Dan Hanlon, who served as chief of staff to Mace until late last month, is meeting with potential donors and potential people for his team as he weighs running against her, according to two Republicans with direct knowledge who spoke on condition of anonymity. Hanlon became Mace’s chief in 2022, rising quickly to the top spot in her Hill office after serving in the Trump administration for four years.

Hanlon has until South Carolina’s March 30 filing deadline to decide on a run, though candidates usually need to get their operations up and running early if they want to be competitive, particularly against incumbents. Any primary challenge to Mace could get serious attention from the upper ranks of the House GOP, where some feelings are still bruised by her surprising vote to oust former Speaker Kevin McCarthy (R-Calif.) back in October.

“Hanlon has been pleased with how well the idea has been received and how many people are looking for a Mace alternative, both money people in D.C. and movers and shakers in S.C.,” one of the Republicans familiar with his decision-making said.

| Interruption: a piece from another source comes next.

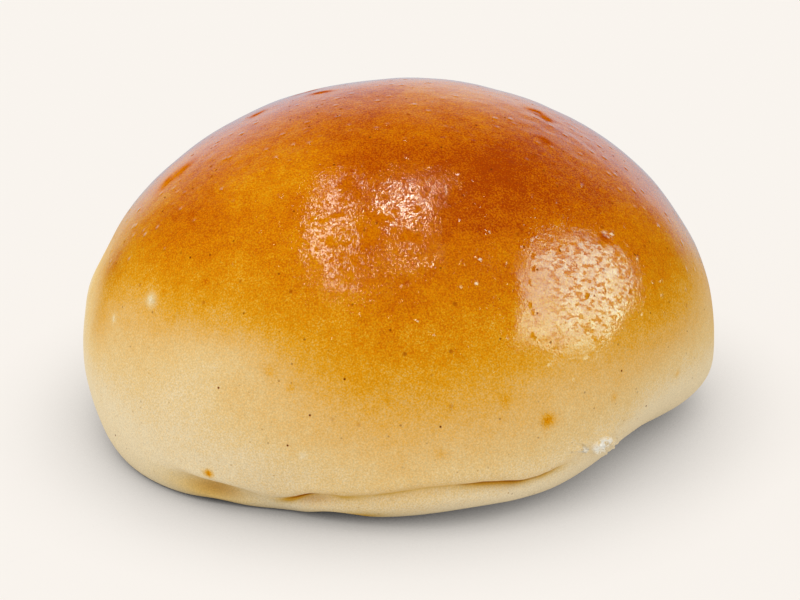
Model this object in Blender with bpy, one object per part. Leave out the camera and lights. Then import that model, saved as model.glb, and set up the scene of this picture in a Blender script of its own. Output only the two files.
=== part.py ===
"""A brioche bun: one glossy, egg-washed roll, baked on its own.

The bun is one solid. It starts as a sphere, whose rings and segments are laid onto the bun's
skin: a high round dome, a widest level low down, sides that roll in to a flat base, and round the
front a fold where the dome hangs over a soft lip of dough.

Units are metres, +Z is up, and the bun rests on z = 0. The front, with the fold, faces -Y.
Azimuths are degrees round +Z, from +X towards +Y, so the front is at -90.
"""

import math

import bmesh
import bpy
import numpy as np

NAME = "bun"

# Driving dimensions of the smooth form
HALF_WIDTH = 0.0500
HALF_DEPTH = 0.0460
HEIGHT = 0.0516
WIDEST_HEIGHT = 0.0080
FOOT_SHARE = 0.85

# How the plain oval differs from side to side. Each row is a soft swell or hollow:
# azimuth, half width in degrees, growth of the radius, change of the foot's share of that radius,
# and rise of the widest level in metres
SIDES = (
    (-148, 34, 0.043, 0.098, 0.0063),
    (-112, 12, -0.012, -0.010, 0.0010),
    (-76, 12, 0.000, -0.070, -0.0008),
    (-28, 30, -0.115, -0.185, 0.0042),
    (-10, 16, 0.043, 0.000, -0.0016),
    (176, 30, 0.000, -0.070, 0.0000),
)
WIDEST_SPREAD = 1.2
# The height over which a side's growth dies away, so that the dome above stays round
SIDE_FADE = 0.0240

# The fold, from the left end round the front to the right end: azimuth, height and depth
FOLD = (
    (-136, 0.0049, 0.0000),
    (-129, 0.0046, 0.0008),
    (-121, 0.0039, 0.0007),
    (-116, 0.0032, 0.0003),
    (-112.5, 0.0034, 0.0006),
    (-108.5, 0.0047, 0.0016),
    (-100, 0.0055, 0.0009),
    (-94, 0.0062, 0.0010),
    (-88, 0.0073, 0.0010),
    (-80, 0.0076, 0.0010),
    (-73, 0.0073, 0.0014),
    (-69, 0.0067, 0.0013),
    (-65.5, 0.0068, 0.0008),
    (-61, 0.0075, 0.0006),
    (-56, 0.0076, 0.0000),
)
FOLD_AWAY_HEIGHT = 0.0060
FOLD_AWAY_TURN = 25

# The fold's section, all heights measured from the fold's own line
GROOVE_ABOVE = 0.0007
GROOVE_BELOW = 0.0017
LIP_DROP = 0.0032
LIP_REACH = 0.0016
LIP_SHARE = 0.25
OVERHANG_RISE = 0.0012
OVERHANG_SHARE = 0.20
SAG_SHARE = 0.35
SAG_RISE = 0.0003
SAG_REACH = 0.0010
SAG_FADE = 0.0020

# A hollow under the fold's left end, measured from the fold's line
HOLLOW_AZIMUTH = -126
HOLLOW_TURN = 6
HOLLOW_DROP = 0.0013
HOLLOW_REACH = 0.0012
HOLLOW_DEPTH = 0.0020

# Soft swells on the dome: azimuth, height, half width round, half width up, how far it stands out
SWELLS = (
    (-175, 0.0215, 7, 0.0035, 0.0005),
    (-128, 0.0330, 22, 0.0080, 0.0004),
    (-58, 0.0260, 20, 0.0090, -0.0004),
    (-95, 0.0200, 24, 0.0080, -0.0003),
    (40, 0.0300, 26, 0.0100, 0.0004),
    (115, 0.0240, 24, 0.0100, -0.0005),
)

# A torn scrap of dough at the right end of the fold
TEAR_AZIMUTH = -51
TEAR_HEIGHT = 0.0098
TEAR_TURN = 2.6
TEAR_REACH = 0.0012
TEAR_OUT = 0.0010

# The net of the skin: rings from the top to the fold, across it, on to the foot, and in the base
SEGMENTS = 100
DOME_RINGS = 21
FOLD_RINGS = 14
FOOT_RINGS = 6
BASE_RINGS = 4
RINGS = DOME_RINGS + FOLD_RINGS + FOOT_RINGS + BASE_RINGS
FOLD_START = 0.12
FOLD_STOP = 0.13

CRUST_COLOUR = (0.55, 0.24, 0.045, 1.0)
CRUST_ROUGHNESS = 0.35
SHARP_ANGLE = 90


def clear_scene():
    for item in list(bpy.data.objects):
        bpy.data.objects.remove(item, do_unlink=True)


def hill(distance, reach):
    """1 at no distance, falling smoothly to nothing past the reach."""
    return np.exp(-((distance / reach) ** 2))


def turn_between(azimuth, centre):
    """The angle from a centre azimuth, between -180 and 180 degrees."""
    return (azimuth - centre + 180) % 360 - 180


def along_fold(column, azimuth, away):
    """One of the fold's values, on a smooth curve through its rows and level beyond the ends."""
    turn = [row[0] for row in FOLD]
    turn = np.array([turn[0] - FOLD_AWAY_TURN, *turn, turn[-1] + FOLD_AWAY_TURN])
    value = np.array([away, *(row[column] for row in FOLD), away])
    slope = np.gradient(value, turn)
    slope[[0, -1]] = 0
    at = np.clip(azimuth, turn[0], turn[-1])
    left = np.clip(np.searchsorted(turn, at, side="right") - 1, 0, len(turn) - 2)
    gap = turn[left + 1] - turn[left]
    share = (at - turn[left]) / gap
    rest = 1 - share
    return (
        (1 + 2 * share) * rest**2 * value[left]
        + (3 - 2 * share) * share**2 * value[left + 1]
        + share * rest**2 * gap * slope[left]
        - share**2 * rest * gap * slope[left + 1]
    )


def body_outline(azimuth):
    """Round the bun: the plain oval's radius, its growth low down, the foot's share of that
    radius, and the height of the widest level."""
    angle = np.radians(azimuth)
    oval = 1 / np.hypot(np.cos(angle) / HALF_WIDTH, np.sin(angle) / HALF_DEPTH)
    growth = np.zeros_like(oval)
    foot_share = np.full_like(oval, FOOT_SHARE)
    widest = np.full_like(oval, WIDEST_HEIGHT)
    for centre, turn, grow, foot, rise in SIDES:
        distance = turn_between(azimuth, centre)
        growth += grow * hill(distance, turn)
        foot_share += foot * hill(distance, turn)
        widest += rise * hill(distance, turn * WIDEST_SPREAD)
    return oval, growth, foot_share, widest


def fold_place(azimuth, widest):
    """Where the fold's line lies on the way down the skin: 0 is the top, 0.5 the widest, 1 the foot."""
    height = along_fold(1, azimuth, FOLD_AWAY_HEIGHT)
    above = np.arccos(np.clip((height - widest) / (HEIGHT - widest), 0, 1)) / math.pi
    below = 0.5 + np.arcsin(np.clip(1 - height / widest, 0, 1)) / math.pi
    return np.where(height > widest, above, below)


def way_down(ring, fold):
    """The place on the skin of each ring, with the rings gathered round the fold's line."""
    stops = np.cumsum([0, DOME_RINGS, FOLD_RINGS, FOOT_RINGS, BASE_RINGS])
    ends = (fold * 0, fold - FOLD_START, fold + FOLD_STOP, fold * 0 + 1, fold * 0 + 2)
    place = np.zeros_like(fold)
    for start, stop, first, last in zip(stops, stops[1:], ends, ends[1:]):
        share = np.clip((ring - start) / (stop - start), 0, 1)
        place = np.where(ring >= start, first + (last - first) * share, place)
    return place


def bun_skin(azimuth, place):
    """Radius and height of the skin at each azimuth and place on the way down."""
    oval, growth, foot_share, widest = body_outline(azimuth)
    angle = np.clip(place, 0, 1) * math.pi
    below = np.clip(angle - math.pi / 2, 0, math.pi / 2)
    upper = place <= 0.5
    height = np.where(upper, widest + (HEIGHT - widest) * np.cos(angle), widest * (1 - np.sin(below)))
    radius = oval * (1 + growth * hill(height, SIDE_FADE))
    foot = oval * (1 + growth) * foot_share
    reach = np.where(upper, radius * np.sin(angle), foot + (radius - foot) * np.cos(below))

    for centre, level, turn, tall, out in SWELLS:
        reach += out * hill(turn_between(azimuth, centre), turn) * hill(height - level, tall)

    depth = np.clip(along_fold(2, azimuth, 0), 0, None)
    rise = height - along_fold(1, azimuth, FOLD_AWAY_HEIGHT)
    groove = np.where(rise > 0, hill(rise, GROOVE_ABOVE), hill(rise, GROOVE_BELOW))
    lip = LIP_SHARE * hill(rise + LIP_DROP, LIP_REACH)
    overhang = OVERHANG_SHARE * hill(rise - OVERHANG_RISE, OVERHANG_RISE)
    sag = SAG_SHARE * hill(rise - SAG_RISE, SAG_REACH) * np.clip(height / SAG_FADE, 0, 1)
    tear = hill(turn_between(azimuth, TEAR_AZIMUTH), TEAR_TURN) * hill(height - TEAR_HEIGHT, TEAR_REACH)
    hollow = hill(turn_between(azimuth, HOLLOW_AZIMUTH), HOLLOW_TURN)
    hollow *= hill(rise + HOLLOW_DROP, HOLLOW_REACH)
    reach += depth * (lip + overhang - groove) + TEAR_OUT * tear - HOLLOW_DEPTH * hollow
    height = np.maximum(height - depth * sag, 0)

    inward = np.clip(place - 1, 0, 1)
    reach = np.where(place > 1, foot * (1 - inward), reach)
    height = np.where(place >= 1, 0, height)
    return reach, height


def crust_material():
    material = bpy.data.materials.new("egg washed crust")
    material.use_nodes = True
    shader = material.node_tree.nodes["Principled BSDF"]
    shader.inputs["Base Color"].default_value = CRUST_COLOUR
    shader.inputs["Roughness"].default_value = CRUST_ROUGHNESS
    shader.inputs["Metallic"].default_value = 0.0
    material.diffuse_color = CRUST_COLOUR
    return material


def make_bun():
    """A sphere of rings and segments, laid onto the bun's skin and centred over the origin."""
    net = bmesh.new()
    bmesh.ops.create_uvsphere(net, u_segments=SEGMENTS, v_segments=RINGS, radius=1)
    mesh = bpy.data.meshes.new(NAME)
    net.to_mesh(mesh)
    net.free()

    points = np.empty(len(mesh.vertices) * 3, dtype=np.float32)
    mesh.vertices.foreach_get("co", points)
    across, deep, up = points.reshape(-1, 3).astype(float).T
    azimuth = np.degrees(np.arctan2(deep, across))
    ring = np.round(np.arccos(np.clip(up, -1, 1)) / math.pi * RINGS)
    widest = body_outline(azimuth)[3]
    reach, height = bun_skin(azimuth, way_down(ring, fold_place(azimuth, widest)))

    angle = np.radians(azimuth)
    flat = np.stack([reach * np.cos(angle), reach * np.sin(angle)], axis=1)
    flat -= (flat.min(axis=0) + flat.max(axis=0)) / 2
    mesh.vertices.foreach_set("co", np.column_stack([flat, height]).astype(np.float32).ravel())
    mesh.update()
    mesh.shade_smooth()
    mesh.set_sharp_from_angle(angle=math.radians(SHARP_ANGLE))
    mesh.materials.append(crust_material())
    return bpy.data.objects.new(NAME, mesh)


def main():
    clear_scene()
    collection = bpy.data.collections.new("brioche")
    bpy.context.scene.collection.children.link(collection)
    collection.objects.link(make_bun())


main()
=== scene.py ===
"""The looks of one glossy, egg-washed brioche bun, on a plain pale floor.

Metres, +Z up, front towards -Y. Azimuths are degrees round +Z, from +X towards +Y, so the front
is at -90. Heights are measured from the floor.
"""

import math

import bmesh
import bpy
import numpy as np
from mathutils import Matrix, Vector, noise


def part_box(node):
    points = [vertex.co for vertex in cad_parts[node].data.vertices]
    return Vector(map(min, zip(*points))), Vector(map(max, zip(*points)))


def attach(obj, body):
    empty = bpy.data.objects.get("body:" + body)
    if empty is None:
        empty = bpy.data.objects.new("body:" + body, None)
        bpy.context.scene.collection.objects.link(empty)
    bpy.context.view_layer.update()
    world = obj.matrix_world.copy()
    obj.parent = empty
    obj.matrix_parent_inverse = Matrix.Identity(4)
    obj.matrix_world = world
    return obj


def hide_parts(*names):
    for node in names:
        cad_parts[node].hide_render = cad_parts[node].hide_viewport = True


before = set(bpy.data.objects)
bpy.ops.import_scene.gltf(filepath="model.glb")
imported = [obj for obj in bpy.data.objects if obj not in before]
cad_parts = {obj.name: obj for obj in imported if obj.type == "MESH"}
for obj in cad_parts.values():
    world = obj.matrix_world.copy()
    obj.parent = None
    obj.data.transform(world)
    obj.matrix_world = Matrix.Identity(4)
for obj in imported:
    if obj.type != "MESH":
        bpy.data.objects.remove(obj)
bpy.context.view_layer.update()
BUN_LOW, BUN_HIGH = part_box("bun")
MM = 0.001

# Camera: where it looks, from how far and how high, and its lens
CAMERA_TARGET = (-0.00008, 0.00008, 0.0170)
CAMERA_DISTANCE = 0.300
CAMERA_ELEVATION = 22.0
CAMERA_AZIMUTH = -90.0
CAMERA_LENS = 85.0
CAMERA_SENSOR = 36.0

# The bun's driving dimensions, as in the solid
HALF_WIDTH = 0.0500
HALF_DEPTH = 0.0460
HEIGHT = 0.0516
WIDEST_HEIGHT = 0.0080
FOOT_SHARE = 0.85

# Soft swells and hollows round the sides: azimuth, half width in degrees, growth of the radius,
# change of the foot's share of that radius, and rise of the widest level
SIDES = (
    (-148, 34, 0.043, 0.098, 0.0063),
    (-112, 12, -0.012, -0.010, 0.0010),
    (-76, 12, 0.000, -0.070, -0.0008),
    (-28, 30, -0.115, -0.185, 0.0042),
    (-10, 16, 0.043, 0.000, -0.0016),
    (176, 30, 0.000, -0.070, 0.0000),
)
WIDEST_SPREAD = 1.2
SIDE_FADE = 0.0240

# The fold, from the left end round the front to the right end: azimuth, height and depth
FOLD = (
    (-136, 0.0049, 0.0000),
    (-129, 0.0046, 0.0008),
    (-121, 0.0039, 0.0007),
    (-116, 0.0032, 0.0003),
    (-112.5, 0.0034, 0.0006),
    (-108.5, 0.0047, 0.0016),
    (-100, 0.0055, 0.0009),
    (-94, 0.0062, 0.0010),
    (-88, 0.0073, 0.0010),
    (-80, 0.0076, 0.0010),
    (-73, 0.0073, 0.0014),
    (-69, 0.0067, 0.0013),
    (-65.5, 0.0068, 0.0008),
    (-61, 0.0075, 0.0006),
    (-56, 0.0076, 0.0000),
)
# Past its ends the fold's line runs level at this height, which it reaches over this many degrees
FOLD_AWAY_HEIGHT = 0.0060
FOLD_AWAY_TURN = 25
# The depth from which the fold's creases, and its stain with painted shade, show in full
FOLD_FULL_DEPTH = 0.0010

# The fold's section, all heights measured from the fold's own line
GROOVE_ABOVE = 0.0007
GROOVE_BELOW = 0.0017
LIP_DROP = 0.0032
LIP_REACH = 0.0016
LIP_SHARE = 0.25
OVERHANG_RISE = 0.0012
OVERHANG_SHARE = 0.20
SAG_SHARE = 0.35
SAG_RISE = 0.0003
SAG_REACH = 0.0010
SAG_FADE = 0.0020

# Soft swells on the dome: azimuth, height, half width round, half width up, how far it stands out
SWELLS = (
    (-175, 0.0215, 7, 0.0035, 0.0005),
    (-128, 0.0330, 22, 0.0080, 0.0004),
    (-58, 0.0260, 20, 0.0090, -0.0004),
    (-95, 0.0200, 24, 0.0080, -0.0003),
    (40, 0.0300, 26, 0.0100, 0.0004),
    (115, 0.0240, 24, 0.0100, -0.0005),
)
# A scrap of dough that stands out at the right end of the fold
TEAR_AZIMUTH = -51
TEAR_HEIGHT = 0.0098
TEAR_TURN = 2.6
TEAR_REACH = 0.0012
TEAR_OUT = 0.0010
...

While primary challenges are nothing new on the Hill, it’s rare to see a member face a direct challenge from a top aide who departed weeks earlier. Hanlon is well-positioned to expose Mace’s weak points during a primary battle, given his high-level knowledge of her office. But if he runs, he’d also leave himself open to counter-attacks from her backers that he’s motivated by a grudge against his former employer.

A spokesperson for Mace did not immediately respond to a request for comment.

GOP critics of Mace — particularly allies of McCarthy — are still looking for ways to unseat her after she joined seven other Republicans in voting to strip his gavel. Most of the other GOP lawmakers who moved to eject McCarthy were more predictable foes and members of the House Freedom Caucus.

Mace’s ejection vote also turned into an awkward moment for Hanlon, however. After the ouster vote, in early October, McCarthy blasted her on national television and claimed that he’d called Hanlon to ask “where have I not kept my word” when it came to Mace.

“[The] Chief of staff said, ‘You have kept your word, 100 percent,’” McCarthy said at the time. “Her chief of staff told all of us, we have kept every single one of our words. And he said he’s told her that too.”

Mace, for her part, has argued that she voted McCarthy out was because he wasn’t truthful with her.

Hanlon departed Mace’s office in early December after she had already moved to replace him as chief of staff, according to four people familiar with the matter.

Tensions spiked on his way out the door as Mace’s incoming chief of staff, Lorie Khatod, called the Capitol Police to the office as Hanlon returned to give back his keys and other office-related items, according to three people familiar with the matter.

One of the Republicans who confirmed Hanlon’s potential candidacy even predicted that other former Mace staffers would join his campaign, a signal of former aides’ growing alienation toward her.